◆ Given material:
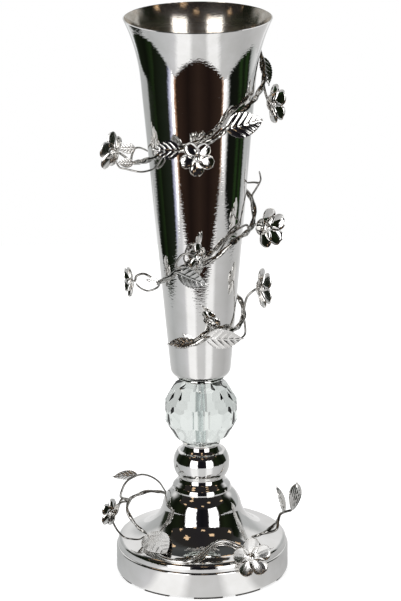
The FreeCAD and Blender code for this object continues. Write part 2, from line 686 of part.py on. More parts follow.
# Leaves: name, stem, share of the way along it, size, where it points, where it looks
make_leaf("cup_leaf_top", "cup_stem_upper", 0.15, 0.95, (0.10, -0.25, -1.0), (0.6, -1.0, 0.0))
make_leaf("cup_leaf_veined", "cup_stem_upper", 0.55, 1.25, (0.15, 1.0, 0.14), (0.9, -0.3, 0.35))
make_leaf("cup_leaf_left", "cup_stem_upper", 0.735, 0.95, (0.22, -0.95, 0.02), (1.0, 0.2, 0.20))
make_leaf("cup_leaf_end_upper", "cup_tendril_back_upper", 0.33, 0.62, (1.0, 0.15, 0.10), (0.0, 1.0, 0.40))
make_leaf("cup_leaf_end_lower", "cup_stem_upper", 0.96, 0.55, (1.0, 0.20, 0.10), (0.1, 1.0, 0.4))
make_leaf("cup_leaf_broad", "cup_stem_middle", 0.87, 1.20, (0.05, 1.0, -0.20), (0.95, 0.15, 0.50))
make_leaf("cup_leaf_small", "cup_stem_middle", 0.97, 0.45, (0.60, -0.7, 0.10), (0.7, 0.7, 0.2))
make_leaf("cup_leaf_large", "cup_stem_lower", 0.84, 1.22, (0.20, 1.0, 0.02), (1.0, -0.2, 0.55))
make_leaf("cup_leaf_end", "cup_stem_lower", 0.91, 0.85, (0.12, -1.0, -0.12), (0.45, 0.1, 1.0))
make_leaf("cup_leaf_back_upper", "cup_stem_middle", 0.20, 1.05, (0.25, 1.0, 0.45), (1.0, -0.2, 0.25))
make_leaf("cup_leaf_back_lower", "cup_stem_lower", 0.22, 1.0, (0.25, -1.0, 0.40), (1.0, 0.2, 0.3))
make_leaf("base_leaf_light", "base_stem_left", 0.985, 1.60, (-0.02, 1.0, -0.09), (0.55, -0.20, 0.95))
make_leaf("base_leaf_loop", "base_tendril_high_loop", 0.27, 0.78, (-0.90, 0.30, 0.42), (0.3, 0.45, 1.0))
make_leaf("base_leaf_edge", "base_twig_right", 0.78, 0.95, (-0.42, 0.10, 1.0), (1.0, -0.15, 0.40))
make_leaf("base_leaf_fan", "base_twig_right", 0.99, 0.95, (0.40, 0.05, 0.85), (0.75, -0.75, 0.1))
make_leaf("base_leaf_back", "base_stem_back", 0.35, 1.0, (0.55, 0.5, 0.80), (0.8, 0.3, -0.3))

# Flowers: name, stem, share of the way along it, their places and where they look, size, bends, turn
make_flower("cup_flower_right_upper", "cup_stem_upper", 0.25, by_cup, (86, 0.767, 0.39),
            (0.9, -0.42, 0.1), 1.14, [(87, 0.797, 0.18), (86, 0.776, 0.27)], 54)
make_flower("cup_flower_front_upper", "cup_stem_upper", 0.68, by_cup, (-1, 0.663, 0.33),
            (1.0, 0.0, 0.30), 0.92, [(0, 0.672, 0.14)], 18)
make_flower("cup_flower_left_upper", "cup_stem_upper", 0.99, by_cup, (-84, 0.641, 0.80),
            (0.88, 0.2, 0.42), 1.14, [(-84, 0.622, 0.50), (-84, 0.636, 0.66)], 10)
make_flower("cup_flower_right_middle", "cup_stem_middle", 0.52, by_cup, (74, 0.434, 0.60),
            (0.85, -0.51, 0.1), 1.18, [(78, 0.440, 0.34)], 54)
make_flower("cup_flower_front_middle", "cup_stem_middle", 0.84, by_cup, (0, 0.386, 0.34),
            (0.50, -0.80, 0.30), 0.80, [(-27, 0.350, 0.20), (-20, 0.383, 0.26), (-12, 0.392, 0.26)], 0)
make_flower("cup_flower_left_middle", "cup_stem_middle", 0.985, by_cup, (-84, 0.277, 0.70),
            (1.0, 0.2, 0.0), 0.90, [(-75, 0.296, 0.26), (-81, 0.299, 0.40), (-84, 0.290, 0.58)], 40)
make_flower("cup_flower_right_lower", "cup_stem_lower", 0.55, by_cup, (84, 0.252, 0.50),
            (0.92, -0.25, 0.15), 1.18, [(88, 0.198, 0.13), (85, 0.226, 0.18), (84, 0.242, 0.30)], 54)
make_flower("cup_flower_front_lower", "cup_stem_lower", 0.83, by_cup, (11, 0.193, 0.18),
            (0.5, 0.5, 0.7), 0.66, [(14, 0.170, 0.10)], 0)
make_flower("cup_flower_back", "cup_stem_lower", 0.22, by_cup, (196, 0.290, 0.40),
            (1.0, 0.1, 0.2), 1.0, [(205, 0.262, 0.18)], 25)
make_flower("base_flower_left", "base_stem_left", 0.54, by_bell, (-78, 1.075, 0.56),
            (0.8, 0.50, 0.30), 0.84, [(-83, 0.95, 0.67), (-80, 1.01, 0.62)], 0)
make_flower("base_flower_front", "base_stem_right", 0.08, by_bell, (34, 1.01, 0.09),
            (0.75, -0.45, 0.50), 1.18, [(44, 0.80, 0.03)], 54)
make_flower("base_flower_back", "base_stem_back", 0.62, by_bell, (186, 0.90, 0.22),
            (0.8, 0.1, 0.55), 0.9, [(188, 0.84, 0.18)], 10)


def check(everything):
    """Stops before anything is written if a step of the model failed."""
    for thing in everything:
        if set(thing.State) & {"Invalid", "Error"}:
            raise RuntimeError(f"{thing.Label} failed: {thing.State}")
    for label, piece in nodes.items():
        if piece.Shape.isNull() or not piece.Shape.isValid() or not piece.Shape.Solids:
            raise RuntimeError(f"{label} has no valid solid")


doc.recompute()
check(doc.Objects)
os.makedirs("parts", exist_ok=True)
for label, piece in nodes.items():
    piece.Shape.exportStep(os.path.join("parts", label + ".step"))
print(len(nodes), "sub-parts written")
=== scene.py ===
"""Looks of the trumpet vase: mirror nickel on spun and turned metal, a faceted crystal ball, and a
nickel plated wire vine with stamped leaves and five-petal flowers. Shapes are worked out in
millimetres in the part's own frame, and turned to metres when a mesh is made. Azimuth 0 is the
front, -Y, and azimuths grow to the right.
"""
import math

import bmesh
import bpy
import numpy as np
from mathutils import Matrix, Vector, noise


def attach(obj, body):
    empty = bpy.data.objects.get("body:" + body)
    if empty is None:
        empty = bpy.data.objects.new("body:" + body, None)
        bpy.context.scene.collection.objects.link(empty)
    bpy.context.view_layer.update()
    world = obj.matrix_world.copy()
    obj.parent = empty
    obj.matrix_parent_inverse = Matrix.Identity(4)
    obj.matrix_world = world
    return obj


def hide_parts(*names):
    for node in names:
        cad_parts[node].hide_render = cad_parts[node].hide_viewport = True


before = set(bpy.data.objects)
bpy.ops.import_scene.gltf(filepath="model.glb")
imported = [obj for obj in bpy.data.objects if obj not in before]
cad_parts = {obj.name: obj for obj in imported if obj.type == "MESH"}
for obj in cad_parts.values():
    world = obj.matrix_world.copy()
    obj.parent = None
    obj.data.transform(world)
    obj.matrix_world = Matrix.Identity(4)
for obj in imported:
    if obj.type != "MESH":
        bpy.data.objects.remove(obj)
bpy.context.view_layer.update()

MM = 0.001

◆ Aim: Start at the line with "doc.recompute()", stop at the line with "imported = [obj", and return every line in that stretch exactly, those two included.

◆ Task result:
doc.recompute()
check(doc.Objects)
os.makedirs("parts", exist_ok=True)
for label, piece in nodes.items():
    piece.Shape.exportStep(os.path.join("parts", label + ".step"))
print(len(nodes), "sub-parts written")
=== scene.py ===
"""Looks of the trumpet vase: mirror nickel on spun and turned metal, a faceted crystal ball, and a
nickel plated wire vine with stamped leaves and five-petal flowers. Shapes are worked out in
millimetres in the part's own frame, and turned to metres when a mesh is made. Azimuth 0 is the
front, -Y, and azimuths grow to the right.
"""
import math

import bmesh
import bpy
import numpy as np
from mathutils import Matrix, Vector, noise


def attach(obj, body):
    empty = bpy.data.objects.get("body:" + body)
    if empty is None:
        empty = bpy.data.objects.new("body:" + body, None)
        bpy.context.scene.collection.objects.link(empty)
    bpy.context.view_layer.update()
    world = obj.matrix_world.copy()
    obj.parent = empty
    obj.matrix_parent_inverse = Matrix.Identity(4)
    obj.matrix_world = world
    return obj


def hide_parts(*names):
    for node in names:
        cad_parts[node].hide_render = cad_parts[node].hide_viewport = True


before = set(bpy.data.objects)
bpy.ops.import_scene.gltf(filepath="model.glb")
imported = [obj for obj in bpy.data.objects if obj not in before]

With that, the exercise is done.